The Instagram account was a springboard for other projects, including a Sotheby’s sale of emerging artists in 2022 entitled Suggested Followers: How the Algorithm is Always Right.

Asked how the Sotheby’s project came about, Helphenstein told W: “Because I’m followed by pretty much every gallery, major institution, big collector etc., when I go to my ‘suggested’ or Explore pages, Instagram shows me people who are going to be rising stars. So for the past four years, I’ve saved artists to an Instagram folder that’s literally called ‘Paintings I Like’.”

In February last year, Helphenstein announced that she had signed with the Beverly Hills talent company United Talent Agency. At the time, UTA Fine Arts’ then senior director Harrison Tenzer said: “Her commitment to supporting fellow artists is evident throughout her work as is her dedication to making the notoriously opaque art world feel welcoming to more people.” UTA was contacted for comment.

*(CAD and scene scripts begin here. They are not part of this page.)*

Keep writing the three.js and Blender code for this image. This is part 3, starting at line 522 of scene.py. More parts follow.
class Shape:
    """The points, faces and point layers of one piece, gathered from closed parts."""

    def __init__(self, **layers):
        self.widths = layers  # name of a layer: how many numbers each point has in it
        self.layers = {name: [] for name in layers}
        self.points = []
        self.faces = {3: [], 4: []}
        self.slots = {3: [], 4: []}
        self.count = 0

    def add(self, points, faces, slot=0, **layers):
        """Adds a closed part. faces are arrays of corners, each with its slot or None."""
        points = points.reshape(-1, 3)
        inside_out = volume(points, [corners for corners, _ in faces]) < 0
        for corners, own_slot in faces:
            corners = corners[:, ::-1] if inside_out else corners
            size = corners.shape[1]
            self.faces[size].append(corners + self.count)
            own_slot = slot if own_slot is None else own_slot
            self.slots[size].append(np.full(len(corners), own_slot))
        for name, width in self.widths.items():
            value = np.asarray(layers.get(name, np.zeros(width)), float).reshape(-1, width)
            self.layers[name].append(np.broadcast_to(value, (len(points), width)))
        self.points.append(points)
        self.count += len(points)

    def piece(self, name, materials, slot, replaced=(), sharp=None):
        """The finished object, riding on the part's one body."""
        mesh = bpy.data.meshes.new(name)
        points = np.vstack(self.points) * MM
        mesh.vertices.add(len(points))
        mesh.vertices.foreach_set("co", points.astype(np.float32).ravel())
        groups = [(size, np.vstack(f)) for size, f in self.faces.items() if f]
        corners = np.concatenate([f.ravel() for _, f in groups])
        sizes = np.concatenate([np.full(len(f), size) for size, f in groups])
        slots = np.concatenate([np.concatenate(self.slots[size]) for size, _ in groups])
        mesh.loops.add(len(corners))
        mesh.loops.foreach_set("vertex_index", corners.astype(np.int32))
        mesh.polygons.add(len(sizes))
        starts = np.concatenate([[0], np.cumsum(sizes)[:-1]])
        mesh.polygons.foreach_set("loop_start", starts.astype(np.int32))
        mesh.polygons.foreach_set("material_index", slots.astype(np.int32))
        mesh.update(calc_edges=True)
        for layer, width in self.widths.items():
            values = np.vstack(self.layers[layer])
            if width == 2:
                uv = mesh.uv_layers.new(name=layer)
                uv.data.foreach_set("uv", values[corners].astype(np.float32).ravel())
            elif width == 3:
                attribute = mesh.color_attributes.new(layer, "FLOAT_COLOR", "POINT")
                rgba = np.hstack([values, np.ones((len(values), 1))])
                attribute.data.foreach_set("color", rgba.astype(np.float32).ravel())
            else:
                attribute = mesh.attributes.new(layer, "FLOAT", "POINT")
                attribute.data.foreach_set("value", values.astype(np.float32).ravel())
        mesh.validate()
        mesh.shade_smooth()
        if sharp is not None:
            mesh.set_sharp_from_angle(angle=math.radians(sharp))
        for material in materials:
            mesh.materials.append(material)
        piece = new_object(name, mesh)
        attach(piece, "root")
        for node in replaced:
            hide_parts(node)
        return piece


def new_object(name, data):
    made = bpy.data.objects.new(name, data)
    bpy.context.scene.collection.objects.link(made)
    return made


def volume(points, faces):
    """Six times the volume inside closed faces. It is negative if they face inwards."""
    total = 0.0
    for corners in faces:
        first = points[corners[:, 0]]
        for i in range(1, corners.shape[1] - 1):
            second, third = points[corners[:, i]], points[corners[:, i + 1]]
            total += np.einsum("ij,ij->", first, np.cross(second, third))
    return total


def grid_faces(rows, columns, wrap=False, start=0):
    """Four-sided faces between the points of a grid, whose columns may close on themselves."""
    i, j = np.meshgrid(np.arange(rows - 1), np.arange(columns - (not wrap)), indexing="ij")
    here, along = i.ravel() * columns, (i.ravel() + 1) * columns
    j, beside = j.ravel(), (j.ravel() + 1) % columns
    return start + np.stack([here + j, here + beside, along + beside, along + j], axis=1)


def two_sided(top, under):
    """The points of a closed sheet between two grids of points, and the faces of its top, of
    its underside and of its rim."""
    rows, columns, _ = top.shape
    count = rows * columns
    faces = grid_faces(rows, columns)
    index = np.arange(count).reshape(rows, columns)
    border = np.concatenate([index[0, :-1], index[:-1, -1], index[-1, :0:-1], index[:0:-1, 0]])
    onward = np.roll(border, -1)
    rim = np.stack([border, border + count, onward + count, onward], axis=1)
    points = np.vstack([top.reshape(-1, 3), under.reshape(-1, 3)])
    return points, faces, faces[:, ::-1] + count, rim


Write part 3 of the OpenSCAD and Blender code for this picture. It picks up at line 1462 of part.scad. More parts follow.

Helphenstein also published The Jerry Report newsletter on Substack, where essays covered topics such as “Donald Judd bores me”, and hosted the podcast Art Smack which launched late 2022. Last year, however, she announced that she was giving up social media.

“I have so loved and enjoyed being Jerry, but it is time to let it go,” said Helphenstein. In June, she subsequently told The Art Newspaper that she wanted “to write a White Lotus or Succession of the art world”, adding: “Besides my creative endeavours, I want to work for MCH Group [Art Basel parent company] and eventually for Art Basel.”